Marisa Lajolo – professora de Literatura na Universidade Presbiteriana Mackenzie e na UNICAMP

O romance Aldeia do silêncio, lançamento recente da Rocco, é um livro impressionante e talvez imprescindível. Parece trilhar caminhos atualmente pouco percorridos na ficção brasileira. E parece também representar uma nova face na já numerosa e variada obra de Frei Betto.

Dedicado a Marco Lucchesi, tem duas epígrafes: uma do Eclesiastes e outra de Wittgenstein. Mas, vamos com calma: epígrafes habitam o interior do livro . E, como ocorre com qualquer livro, a leitura deste romance começa pela capa. Em prateleiras de livrarias e em sites de vendas, uma bela e sóbria capa antecipa a simplicidade envolvente da história. E, página a página, o enredo vai enredando o leitor nos delicados traços que desenham a paisagem que sobressai na metade inferior da capa. É a partir da tênue linha de montanhas, árvores e pedras, que cada leitor cria suas primeiras expectativas.

O que é que este livro que folheio me reserva ? Que história ele vai me contar?

Logo na abertura, um texto curto intitulado prólogo já começa a responder ao leitor. Nele se inicia a história propriamente dita, informando que se trata de uma autobiografia. De quem? De um completo anônimo. Um narrador tão anônimo que a equipe do hospital onde ele estava internado o chamava de Nemo, palavra latina que significa ninguém.

Um caderno, no qual Nemo registrou sua história é o livro que o leitor já começou a ler.

A infância de Nemo transcorre na aldeia que figura no título da obra. Na verdade, no entanto, a aldeia da história resume-se a um casebre, onde Nemo vive com a mãe, o avô, uma cadela e um urubu. É pelos olhos e pela voz do menino que o leitor vai sendo envolvido pela narração, que conta de uma vida reduzida ao essencial e que – a partir desse essencial- constrói seu sentido maior e melhor.

O avô, com sabedoria de poucas palavras. A mãe, com gestos e olhares de afeto. Basileia e Ubelino, os animais da aldeia. É a voz de Nemo que, desse quase nada em que vive, tece um quase tudo de beleza, que dá vida a pedras e a plantas, faz ouvir o vento e a chuva.

A aldeia é um espaço primordial, em que vivem vidas igualmente primordiais. O que nela se aprende não tem palavras que o expressem. Aos poucos, o olhar do leitor confunde-se com o olhar com que o menino vê a aldeia e, dela, vê o mundo. Lá, a noite é negrura do céu perfurado de cristais (p.49), e de dia o sol onipresenciava-se ( p.35).

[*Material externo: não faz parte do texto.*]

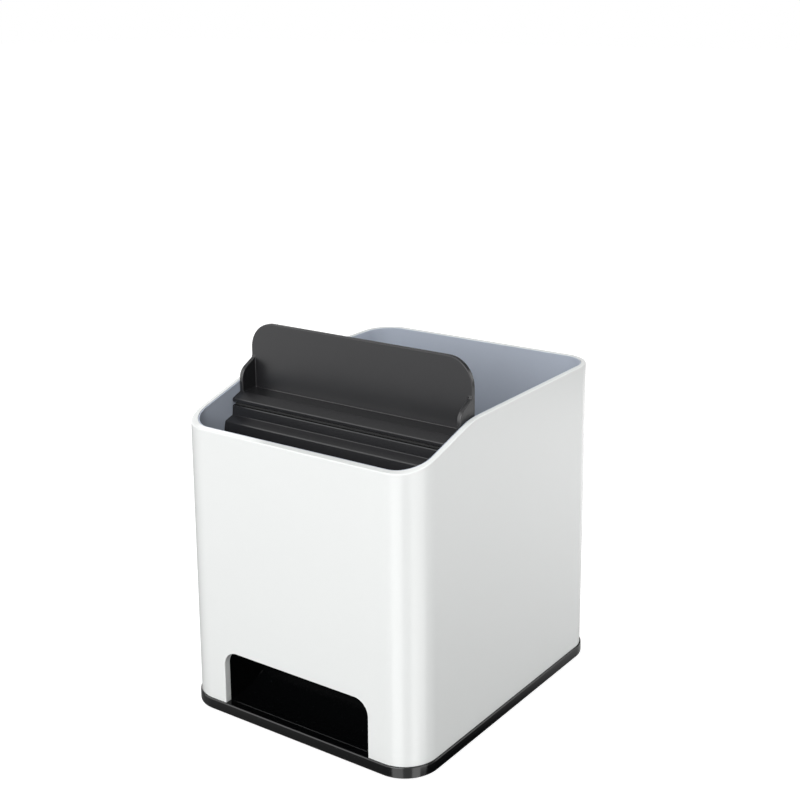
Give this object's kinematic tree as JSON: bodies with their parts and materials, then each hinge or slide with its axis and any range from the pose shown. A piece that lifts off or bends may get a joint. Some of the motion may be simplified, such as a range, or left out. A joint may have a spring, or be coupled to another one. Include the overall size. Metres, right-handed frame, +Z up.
{
  "type": "pen holder",
  "caption": "Desk pen holder box with sloping side rims, a phone cradle and raised backrest in front, a pen bay behind, and a horn that leads the phone's sound out of a low front port.",
  "frame": {"origin": "middle of the footprint, on the surface that the rubber feet stand on", "axes": "+Z up, -Y out of the front face with the sound port, +X to the right seen from the front"},
  "size_m": [0.091, 0.1076, 0.1201],
  "materials": {
    "white_gloss": "white high-gloss ABS",
    "grey_satin": "blue-grey satin ABS",
    "black_gloss": "black high-gloss ABS",
    "black_satin": "black satin ABS",
    "black_rubber": "black moulded rubber",
    "zinc_steel": "zinc-plated steel"
  },
  "bodies": {
    "root": {"outer_shell": "white_gloss", "inner_liner": "grey_satin", "base_plate": "black_gloss", "cradle_housing": "black_satin", "backrest": "black_satin", "joint_seal": "black_rubber", "horn_body": "black_gloss", "slot_pad": "black_rubber", "base_screw_1": "zinc_steel", "base_screw_2": "zinc_steel", "base_screw_3": "zinc_steel", "base_screw_4": "zinc_steel", "foot_1": "black_rubber", "foot_2": "black_rubber", "foot_3": "black_rubber", "foot_4": "black_rubber"}
  },
  "joints": []
}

E é desse espaço onde o ruído é o das folhas da mangueira flautadas pelo vento (p.33) que Nemo vai para uma cidade grande.

A quarta capa do livro antecipa para o leitor – aquele leitor que vira e revira o livro na mão antes de se decidir- o encontro de Nemo com a vida urbana, (des)encontro que aguarda o leitor no final do livro: Perguntaram meu nome. Não tenho. Indagaram-me se eu tinha dinheiro. Eu não sabia o que era. (p.177) . Os saberes da aldeia não vigem na cidade. É só já adulto que Nemo aprende a ler e a escrever: o produto da aprendizagem é o caderno que se transforma no romance.

Aprendida a leitura e a escrita, Nemo mergulha na nova linguagem, e nela se recompõe. Das veredas da linguagem, envereda pelo silêncio. O silêncio que sobrepairava ao tempo de sua vida na aldeia primordial, onde o avô lhe ensinara rara virtude: a fidelidade ao silêncio ( p. 178).

É este silêncio que – já agora para sempre identificado com Nemo – talvez o leitor tivesse deixado passar desapercebido nas epígrafes lá do começo. Nelas, vem do Eclesiaste a ideia de que Há tempo de falar e tempo de calar, e, na sequência, Wittgenstein reforça: o que não se pode falar, deve-se calar.

É a partir da tardia aprendizagem da leitura e da escrita, que a reflexão sobre a linguagem reconstrói a aldeia e a cidade, Nemo e o leitor. O narrador é leitor de si mesmo, melhor dizendo, ouvinte e criador de si mesmo, criação que se materializa no caderno, e que alça voo no esforço de desenhar palavras no papel.

A voz que narra – narra num tom talvez próximo do que se imagina seja a voz do narrador primordial que, como sugere o filósofo W.Benjamin, porque viaja tem o que contar. A viagem pela qual o livro conduz seus leitores é uma viagem interior. É este mergulho na interioridade, o encontro do indivíduo com a linguagem, com a sua linguagem – universo e limite de cada um – que o leitor celebra ao ler este belíssimo romance.